- Big South Fork Airpark Location in Tennessee
- Coordinates: 36°26′57″N 84°35′45″W﻿ / ﻿36.44917°N 84.59583°W
- Country: United States
- State: Tennessee
- County: Scott County
- Municipality: Oneida
- Established: 2006

Area
- • Total: 0.703 sq mi (1.821 km^{2})
- Elevation: 1,540 ft (470 m)
- Time zone: UTC-5 (EST)
- • Summer (DST): UTC-4 (EDT)
- ZIP code: 37841
- Website: www.bsfairpark.com

= Big South Fork Airpark =

The Big South Fork Airpark is located 50 miles north of Knoxville, Tennessee, and includes a 5,500-foot long asphalt runway with three instrument approaches.
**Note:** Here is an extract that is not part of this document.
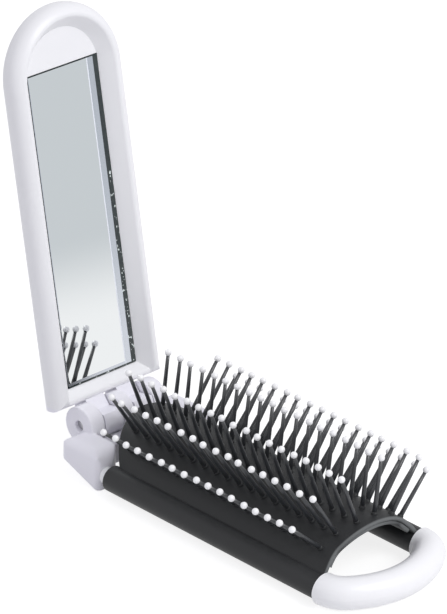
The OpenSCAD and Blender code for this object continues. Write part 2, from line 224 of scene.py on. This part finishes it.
def buildStage(spec):
    buildWorld(spec)
    half = spec["floorSize"] / 2
    mesh = bpy.data.meshes.new("studioFloor")
    mesh.from_pydata([(-half, -half, 0), (half, -half, 0), (half, half, 0), (-half, half, 0)],
                     [], [(0, 1, 2, 3)])
    mesh.materials.append(paperMaterial(spec))
    floor = newObject("studioFloor", mesh)
    floor.location.z = -spec["floorDrop"]
    target = spec["lampTarget"]
    areaLamp("keyLamp", spec["keyPlace"], target, spec["keySize"], spec["keyPower"])
    areaLamp("fillLamp", spec["fillPlace"], target, spec["fillSize"], spec["fillPower"],
             spec["fillColor"])


buildStage(studio)
bpy.context.scene.view_settings.view_transform = "Standard"
print("stage built")


grain = {
    "patchDetail": 3,
    "grainDetail": 2,
    "bumpDistance": 0.1 * mm,
}


def grainGroup(spec):
    # fine moulding texture: uneven colour, uneven gloss and a shallow bump
    group = bpy.data.node_groups.new("mouldedGrain", "ShaderNodeTree")
    face = group.interface
    for name, kind, value in (("Color", "NodeSocketColor", (0.8, 0.8, 0.8, 1)),
                              ("Shade Color", "NodeSocketColor", (0.7, 0.7, 0.7, 1)),
                              ("Shade Amount", "NodeSocketFloat", 0.3),
                              ("Roughness", "NodeSocketFloat", 0.4),
                              ("Roughness Spread", "NodeSocketFloat", 0.08),
                              ("Grain Size", "NodeSocketFloat", 1800.0),
                              ("Patch Size", "NodeSocketFloat", 70.0),
                              ("Bump", "NodeSocketFloat", 0.05)):
        socket = face.new_socket(name, in_out="INPUT", socket_type=kind)
        socket.default_value = value
    for name, kind in (("Color", "NodeSocketColor"), ("Roughness", "NodeSocketFloat"),
                       ("Normal", "NodeSocketVector")):
        face.new_socket(name, in_out="OUTPUT", socket_type=kind)
    nodes, links = group.nodes, group.links
    gin = nodes.new("NodeGroupInput")
    gout = nodes.new("NodeGroupOutput")
    coord = nodes.new("ShaderNodeTexCoord")
    patch = nodes.new("ShaderNodeTexNoise")
    patch.inputs["Detail"].default_value = spec["patchDetail"]
    links.new(coord.outputs["Object"], patch.inputs["Vector"])
    links.new(gin.outputs["Patch Size"], patch.inputs["Scale"])
    fine = nodes.new("ShaderNodeTexNoise")
    fine.inputs["Detail"].default_value = spec["grainDetail"]
    links.new(coord.outputs["Object"], fine.inputs["Vector"])
    links.new(gin.outputs["Grain Size"], fine.inputs["Scale"])
    mix = nodes.new("ShaderNodeMix")
    mix.data_type = "RGBA"
    links.new(mathNode(group, "MULTIPLY", patch.outputs["Fac"], gin.outputs["Shade Amount"]),
              mix.inputs["Factor"])
    links.new(gin.outputs["Color"], mix.inputs["A"])
    links.new(gin.outputs["Shade Color"], mix.inputs["B"])
    links.new(mix.outputs["Result"], gout.inputs["Color"])
    uneven = mathNode(group, "MULTIPLY", mathNode(group, "SUBTRACT", patch.outputs["Fac"], 0.5),
                      gin.outputs["Roughness Spread"])
    links.new(mathNode(group, "ADD", uneven, gin.outputs["Roughness"]), gout.inputs["Roughness"])
    bump = nodes.new("ShaderNodeBump")
    bump.inputs["Distance"].default_value = spec["bumpDistance"]
    links.new(gin.outputs["Bump"], bump.inputs["Strength"])
    links.new(fine.outputs["Fac"], bump.inputs["Height"])
    links.new(bump.outputs["Normal"], gout.inputs["Normal"])
    return group


mouldedGrain = grainGroup(grain)


def moulded(name, color, shadeColor, roughness, own=None, specular=0.5, metallic=0.0):
    # own holds the grain inputs that this finish sets for itself
    mat = bpy.data.materials.new(name)
    mat.use_nodes = True
    tree = mat.node_tree
    shader = tree.nodes["Principled BSDF"]
    surface = tree.nodes.new("ShaderNodeGroup")
    surface.node_tree = mouldedGrain
    surface.inputs["Color"].default_value = (*color, 1)
    surface.inputs["Shade Color"].default_value = (*shadeColor, 1)
    surface.inputs["Roughness"].default_value = roughness
    for key, value in (own or {}).items():
        surface.inputs[key].default_value = value
    for out, socket in (("Color", "Base Color"), ("Roughness", "Roughness"), ("Normal", "Normal")):
        tree.links.new(surface.outputs[out], shader.inputs[socket])
    shader.inputs["Specular IOR Level"].default_value = specular
    shader.inputs["Metallic"].default_value = metallic
    return mat


def tinted(mat, factor, tint):
    # mixes the tint into the base colour where the factor is 1
    tree = mat.node_tree
    color = tree.nodes["Principled BSDF"].inputs["Base Color"]
    mix = tree.nodes.new("ShaderNodeMix")
    mix.data_type = "RGBA"
    tree.links.new(factor, mix.inputs["Factor"])
    tree.links.new(color.links[0].from_socket, mix.inputs["A"])
    mix.inputs["B"].default_value = (*tint, 1)
    tree.links.new(mix.outputs["Result"], color)


def heightOn(mat):
    # the height in the piece's own coordinates, and the coordinates themselves
    tree = mat.node_tree
    coord = tree.nodes.new("ShaderNodeTexCoord").outputs["Object"]
    split = tree.nodes.new("ShaderNodeSeparateXYZ")
    tree.links.new(coord, split.inputs[0])
    return split.outputs["Z"], coord


def tintByAttribute(mat, attribute, tint):
    # the mesh's own attribute says where the surface takes the tint
    where = mat.node_tree.nodes.new("ShaderNodeAttribute")
    where.attribute_name = attribute
    tinted(mat, where.outputs["Fac"], tint)


def tintBelow(mat, height, blur, tint):
    # painted shade: a cooler, darker tone under this height
    under = mat.node_tree.nodes.new("ShaderNodeMapRange")
    under.interpolation_type = "SMOOTHSTEP"
    under.inputs["From Min"].default_value = height + blur
    under.inputs["From Max"].default_value = height - blur
    mat.node_tree.links.new(heightOn(mat)[0], under.inputs["Value"])
    tinted(mat, under.outputs["Result"], tint)


def chipped(mat, size, threshold, height, color):
    # small pale flecks scattered over a ground edge, up to this height
    tree = mat.node_tree
    level, coord = heightOn(mat)
    spots = tree.nodes.new("ShaderNodeTexNoise")
    spots.inputs["Scale"].default_value = 1 / size
    spots.inputs["Detail"].default_value = 1
    tree.links.new(coord, spots.inputs["Vector"])
    flecks = mathNode(tree, "MULTIPLY", mathNode(tree, "LESS_THAN", level, height),
                     mathNode(tree, "GREATER_THAN", spots.outputs["Fac"], threshold))
    tinted(mat, flecks, color)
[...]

The airpark grounds include homesteads with taxiway access, personal hangars, and a maintenance facility.

== Airpark ==
Big South Fork Airpark is served by the adjacent Scott Municipal Airport. It is owned by Bill Armstrong.

=== Wings Over Big South Fork Air Show ===
The airpark participates in the Wings Over Big South Fork air show every September. Attractions include aerial shows and a display of airplanes from eras ranging from World War I to modern fighter jets.